Tashan: I wish I had an answer for this one, but I did twenty-four drafts of Mad Sisters of Esi and five versions—which means any elegance in the structure or the nature of the narrative is best observed by a reader smarter than me. To me, Mad Sisters of Esi was endless digging—upending mounds and mounds of words to try and find the right ones, said in the right order. The final structure was the best shape I could wrestle the chaos into while keeping its unpredictability. It felt less like the elegance and lightness of a charcoal sketch and more like wrestling snakes into a workable rangoli pattern.

Frontlist: Magic unfurls mysteriously in your tale, with no exhaustive system explaining its intricacies. What motivated this decision?
Tashan: Oh, I think there is so much in our world that we don't understand. It felt silly to pretend that magic in an alternate universe would have its rules known, categorized, and understood by everyone in that universe. I was very clear I wanted to write a novel with our smallness squarely in mind—with the limits of our reality and consciousness and love and self—and logical systems tend to suggest an omniscience we humans don't really have. I wrote a fun little pamphlet about how time works in the whale of Babel for myself, but there was no reason to share it with readers—it didn't impact the story in any dramatic way, much like gravity isn't something I spend a lot of time thinking about.

I feel like our desire for exhaustive systems comes from our desire for control, to feel like we are rooted in the world around us and can make sense of it. But the truth is, we can't—not even with our world. Who knows why quantum physics behaves the way it does? They're saying now that particles can be entangled across time. Other particles change their behavior when you look at them. There is just so much we don't understand. We're small—we keep pushing the frontiers of our knowledge, but we certainly can't see as widely as we believe. We get through our daily lives by not thinking about how the chair we're sitting on is a collection of vibrating molecules held together (possibly?) by antimatter. I wanted the characters in my novel to look. I wanted readers to feel what it is like to swim in the vastness of our minuteness. That meant throwing them into the chaos and asking them to embrace it.

Frontlist: Lastly, readers often mention a feeling of being plunged into the story's epicenter sans a roadmap. Was this a deliberate choice, and what ambiance or experience were you striving to offer readers through this method?

Tashan: Honestly, it was the only opening that worked. I've tried every other opening for this book—opening with Ojda, starting with Esi—but each of them lost the reader. Believe it or not, the Whale of Babel was the least confusing start.

For me, the opening achieves two things. First, as you pointed out, readers feel dropped into the middle of the story, and that's a good thing, because it builds anticipation for the heart of the story—Esi—and helps them empathize with Myung (she is also lost, and it's easy to feel sympathy for someone like that when you're lost too).

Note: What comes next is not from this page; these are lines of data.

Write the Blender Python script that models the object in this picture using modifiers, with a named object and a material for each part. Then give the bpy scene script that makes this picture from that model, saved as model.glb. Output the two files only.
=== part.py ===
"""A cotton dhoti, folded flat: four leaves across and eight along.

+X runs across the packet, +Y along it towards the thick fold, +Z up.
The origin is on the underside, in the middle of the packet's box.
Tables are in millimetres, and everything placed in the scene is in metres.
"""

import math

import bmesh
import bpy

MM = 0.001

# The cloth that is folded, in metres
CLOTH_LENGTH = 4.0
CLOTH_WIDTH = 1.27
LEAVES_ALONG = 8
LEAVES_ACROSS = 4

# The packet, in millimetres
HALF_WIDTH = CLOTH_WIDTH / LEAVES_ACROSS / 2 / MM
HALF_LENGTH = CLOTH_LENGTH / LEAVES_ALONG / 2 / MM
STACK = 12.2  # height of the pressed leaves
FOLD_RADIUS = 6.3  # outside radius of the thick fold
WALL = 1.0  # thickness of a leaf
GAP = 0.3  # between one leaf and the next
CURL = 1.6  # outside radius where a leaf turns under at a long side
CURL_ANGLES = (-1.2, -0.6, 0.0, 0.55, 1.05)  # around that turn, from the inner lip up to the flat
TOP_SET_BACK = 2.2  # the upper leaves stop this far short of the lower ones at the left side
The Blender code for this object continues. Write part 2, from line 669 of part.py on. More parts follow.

But the second thing is far more critical: it anchors the reader, not in time or place, but in a person. In essence, Myung is on the same journey as the reader: she's seeking the same story, and she has the same questions. Anchoring them in her quest keeps them safe through all the acrobatics that the novel does with time and space. The novel has to open with the whale of Babel because that's where Myung's story starts.